2. The Arbitrator had found that the damage to the cargo existed prior to shipment but was not reasonably visible to the Master or any agent of Priminds. In these circumstances, the Judge found that the representation of fact by the Master as to the apparent condition of the cargo was not inaccurate.

3. The Judge noted that Article III Rule 5 of the Hague Rules imposed an express indemnity obligation on the shipper in respect of the information that he “furnishes in writing” but not in relation to statements regarding “the apparent order and condition of the goods”. This was a clear distinction and therefore, there was no room for the implication of an implied guarantee or warranty as a result of any inaccuracy of those statements.


The judgment in this case makes very clear that the Master (on behalf of the carrier) has a responsibility to verify the condition of the goods with his own reasonably competent assessment, before signing any bill of lading presented by the charterer or shipper. He is to make a representation of fact as to the apparent condition of the goods.
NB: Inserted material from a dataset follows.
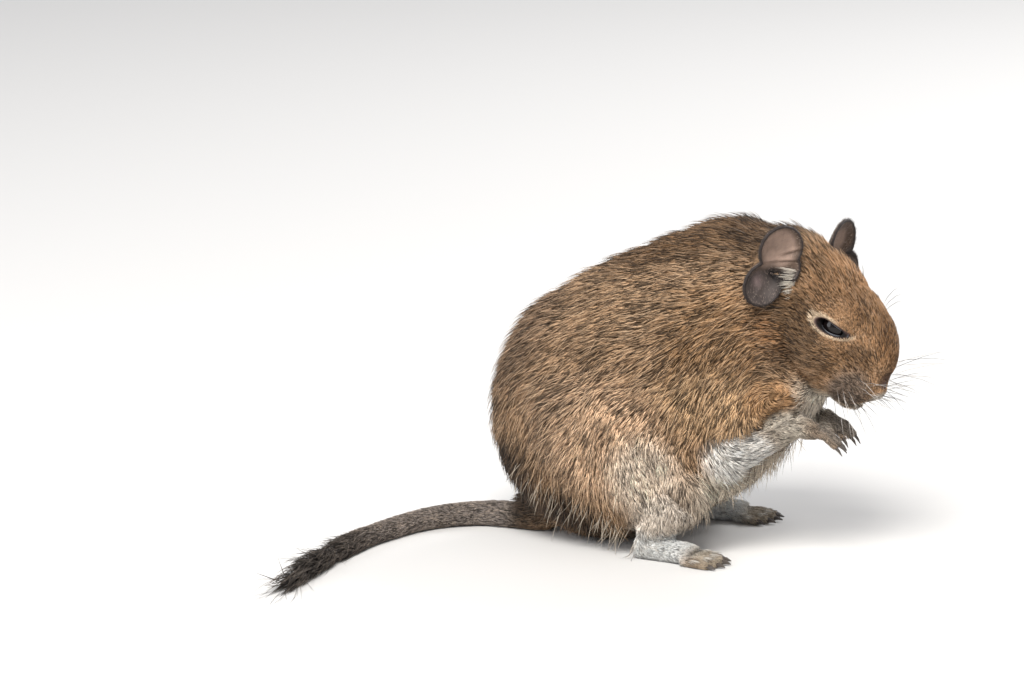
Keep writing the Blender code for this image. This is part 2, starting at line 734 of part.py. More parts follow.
def tuft(line):
    """Rings of flat tapered locks, rooted in the tail's core, that overlap and draw together at the tip."""
    chance = random.Random(TUFT_SEED)
    sizes = [
        (LOCK_WIDTH * wide, LOCK_THICKNESS * thick)
        for wide, thick in zip(LOCK_WIDTH_SHARES, LOCK_THICKNESS_SHARES, strict=True)
    ]
    locks = []
    for k, share in enumerate(LOCK_RINGS):
        root, way, radius = line[round(share * (len(line) - 1))]
        side, above = way.cross(Vector((0, 0, 1))), Vector((0, 0, 1))
        for j in range(LOCKS_IN_RING):
            angle = math.pi * (j + 0.5 * (k % 2)) / (LOCKS_IN_RING - 0.5)
            out = side * math.cos(angle) + above * math.sin(angle)
            length = LOCK_LENGTH * chance.uniform(0.88, 1.12)
            swell = radius * 0.7 + LOCK_SWELL * chance.uniform(0.75, 1.15)
            path = [
                root + way * length * along + out * swell * math.sin(LOCK_ARC * along)
                for along in LOCK_SHARES
            ]
            for point in path:
                point.z = max(point.z, LOCK_THICKNESS)
            locks.append(flat_lock(path, sizes, out))
    return locks


def flat_lock(path, sizes, out):
    """A flat blade along a path, its breadth across the way that it stands out."""
    form = bmesh.new()
    last = len(path) - 1
    rings = []
    for k, (point, (wide, thick)) in enumerate(zip(path, sizes, strict=True)):
        along = (path[min(k + 1, last)] - path[max(k - 1, 0)]).normalized()
        breadth = along.cross(out).normalized() * wide
        depth = breadth.cross(along).normalized() * thick
        corners = [point + breadth, point + depth, point - breadth, point - depth]
        rings.append([form.verts.new((c.x, c.y, max(c.z, 0.0))) for c in corners])
    for one, two in zip(rings, rings[1:], strict=False):
        for k in range(4):
            form.faces.new((one[k], one[(k + 1) % 4], two[(k + 1) % 4], two[k]))
    form.faces.new(rings[0][::-1])
    form.faces.new(rings[-1])
    bmesh.ops.triangulate(form, faces=form.faces)
    return object_from("lock", form)


def material(finish):
    """The material of a finish, made once."""
    if finish in bpy.data.materials:
        return bpy.data.materials[finish]
    colour, roughness = FINISHES[finish]
    made = bpy.data.materials.new(finish)
    made.use_nodes = True
    shader = made.node_tree.nodes["Principled BSDF"]
    shader.inputs["Base Color"].default_value = (*colour, 1)
    shader.inputs["Roughness"].default_value = roughness
    shader.inputs["Metallic"].default_value = 0.0
    made.diffuse_color = (*colour, 1)
    return made


def placed(thing, name, finish, parent):
    """Names a node, sets its origin in its middle, gives it its material and shades it smooth."""
    thing.name = name
    thing.data.name = name
    along = list(zip(*(vertex.co for vertex in thing.data.vertices), strict=True))
    middle = Vector([(min(values) + max(values)) / 2 for values in along])
    thing.data.transform(Matrix.Translation(-middle))
    thing.location = middle
    thing.parent = parent
    thing.data.materials.clear()
    thing.data.materials.append(material(finish))
    thing.data.shade_smooth()
    thing.data.set_sharp_from_angle(angle=math.radians(50))


def main():
    """Builds every node and parents it to one empty."""
    clear_scene()
    degu = bpy.data.objects.new("degu", None)
    bpy.context.scene.collection.objects.link(degu)
    flesh = flesh_form()
    coat = copied(flesh)
    clearance = coat.modifiers.new("clearance", "DISPLACE")
    clearance.strength = GAP
    clearance.mid_level = 0.0
    applied(coat)
    for name, arm in ARMS.items():
        paw = carved(flesh, forepaw_region(arm), f"forepaw_{name}")
        fingers, claws = zip(*fingers_and_claws(arm), strict=True)
        placed(combined(paw, fingers, "UNION"), f"forepaw_{name}", "foot_fur", degu)
        for k, claw in enumerate(claws):
            placed(claw, f"claw_fore_{name}_{k + 1}", "claw", degu)
    for name, arm in ARMS.items():
        placed(carved(flesh, foreleg_region(arm), f"foreleg_{name}"), f"foreleg_{name}", "pale_fur", degu)
    for name, side in SIDES.items():
        foot = carved(flesh, foot_region(side), f"hind_foot_{name}")
        toes, claws = zip(*toes_and_claws(side), strict=True)
        placed(combined(foot, toes, "UNION"), f"hind_foot_{name}", "foot_fur", degu)
        for k, claw in enumerate(claws):
            placed(claw, f"claw_hind_{name}_{k + 1}", "claw", degu)
    for name, side in SIDES.items():
        placed(carved(flesh, hind_leg_region(side), f"hind_leg_{name}"), f"hind_leg_{name}", "pale_fur", degu)
    head = carved(flesh, reach_region(HEAD_REACH), "head")
    combined(head, mouth_cutters(head) + eye_cutters(), "DIFFERENCE")
    placed(head, "head", "brown_fur", degu)
    placed(carved(flesh, reach_region(NECK_REACH), "neck"), "neck", "brown_fur", degu)
    placed(flesh, "torso", "brown_fur", degu)
    for name, spec in EARS.items():
        placed(combined(ear(spec), [copied(coat)], "DIFFERENCE"), f"ear_{name}", "ear_skin", degu)
    for name, side in SIDES.items():
        eye = ellipsoid(on_side(EYE_PLACE, side), (EYE_RADIUS,) * 3, frame=HEAD, detail=3)
        placed(eye, f"eye_{name}", "eye", degu)
    remove([coat])
    (base, middle, tip), line = tail_lengths()
    placed(base, "tail_base", "tail_fur", degu)
    placed(middle, "tail_middle", "tail_fur", degu)
    placed(combined(tip, tuft(line), "UNION"), "tail_tip", "tail_fur", degu)


main()
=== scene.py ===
"""The looks of a life-size degu: one skin, its coat of solid tufts, ears, eyes, claws and whiskers.

Places are in millimetres in the tables and in metres in the meshes. The degu faces +X, its right
side is towards -Y and it sits on the plane z = 0.
"""

import math

import bmesh
import bpy
import numpy as np
from mathutils import Matrix, Vector
from mathutils.bvhtree import BVHTree
from mathutils.kdtree import KDTree


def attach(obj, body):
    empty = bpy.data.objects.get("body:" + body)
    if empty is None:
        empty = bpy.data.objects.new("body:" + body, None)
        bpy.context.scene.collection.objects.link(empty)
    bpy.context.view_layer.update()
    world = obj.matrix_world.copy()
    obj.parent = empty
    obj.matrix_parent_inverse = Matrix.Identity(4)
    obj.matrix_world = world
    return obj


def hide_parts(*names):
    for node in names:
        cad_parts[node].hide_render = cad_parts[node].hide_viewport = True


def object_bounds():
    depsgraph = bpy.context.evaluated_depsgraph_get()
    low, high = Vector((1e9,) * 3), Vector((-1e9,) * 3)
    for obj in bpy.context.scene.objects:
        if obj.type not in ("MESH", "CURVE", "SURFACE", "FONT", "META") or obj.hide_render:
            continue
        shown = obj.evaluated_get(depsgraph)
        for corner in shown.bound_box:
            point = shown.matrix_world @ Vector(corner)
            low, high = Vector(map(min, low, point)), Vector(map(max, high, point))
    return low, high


MM = 0.001
SEED = 11

# The head's own axes, as the solids have them: x to the nose tip, y to the left, z to the crown.
HEAD_PLACE = Vector((64.3, -3.7, 90.7)) * MM
HEAD = (
    Matrix.Translation(HEAD_PLACE)
    @ Matrix.Rotation(math.radians(-18), 4, "Z")
    @ Matrix.Rotation(math.radians(52), 4, "Y")
    @ Matrix.Rotation(math.radians(-5), 4, "X")
)
EYE = Vector((16.2, 11.3, 1.4)) * MM
EYE_RADIUS = 4.6 * MM
SLIT = Vector((16.6, 16.3, 1.8)) * MM
SLIT_HALF = (5.5 * MM, 1.9 * MM)
SLIT_PITCH = math.radians(-24)

# The line of the tail on the floor and its radius there.
TAIL_LINE = ((-41, -3), (-55, -3.5), (-69, -14), (-79, -36), (-84, -60), (-86, -86), (-86, -104))
TAIL_RADII = (4.7, 4.2, 3.7, 3.3, 3.0, 2.8, 1.6)

SKIN_VOXEL = 0.45 * MM
GAP_FILL = 0.22 * MM
SKIN_SMOOTHING = 7

# How many tufts the coat has in all, and how many triangles one piece of it may have.
TUFTS = 225000
PIECE_TRIANGLES = 190000
GUARD_HAIRS = 9000
FLOOR_GAP = 0.15 * MM

# Each so many tufts lean together as a lock, by so much, and share a lighter or darker tone.
LOCK_TUFTS = 12
LOCK_PULL = 0.34
LOCK_SHADE = 0.10

# How far along and how far up a long hair's four points lie, and its mesh's corners.
HAIR_BEND = ((-0.02, -0.1), (0.30, 0.62), (0.66, 0.92), (1.0, 1.0))
HAIR_CORNERS = 8

# How many tufts take the ticking of their lock, and the tones of the ticks and of single hairs.
TICK_SHARED = 0.25
ROOT_SHADE = 0.42
TICK_DARK, TICK_PALE = (0.028, 0.020, 0.015), (0.66, 0.50, 0.35)
FRINGE_PALE, BRISTLE_PALE = (0.60, 0.51, 0.40), (0.70, 0.66, 0.60)
WHISKER_DARK, WHISKER_PALE = (0.020, 0.016, 0.014), (0.50, 0.46, 0.42)

# Fringes on both sides: a line, the way the hairs hang, their lengths, how many, and their spread.
FRINGES = (
    (((-34, 27, 26), (-22, 33, 16), (-8, 34, 9), (4, 32, 6)), (-0.45, 0.25, -1), (8, 14), 90, 4.0),
    (((22, 28, 22), (34, 22, 24), (44, 14, 30), (52, 8, 36)), (0.15, 0.1, -1), (7, 12), 260, 2.0),
)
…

It is also interesting to highlight that, contrary to the Arbitrator’s opinion that, absent an indemnity from Priminds, Noble would be left without recourse and “without protection from the wrongs of parties who were on the [claimant's] side of the line”, the Judge found that there was nothing unjust about the outcome - Noble’s ultimate liability to the Owners was the result of their decision to settle the Owners’ claim against them, rather than defend the claim by reference to the true condition of the goods.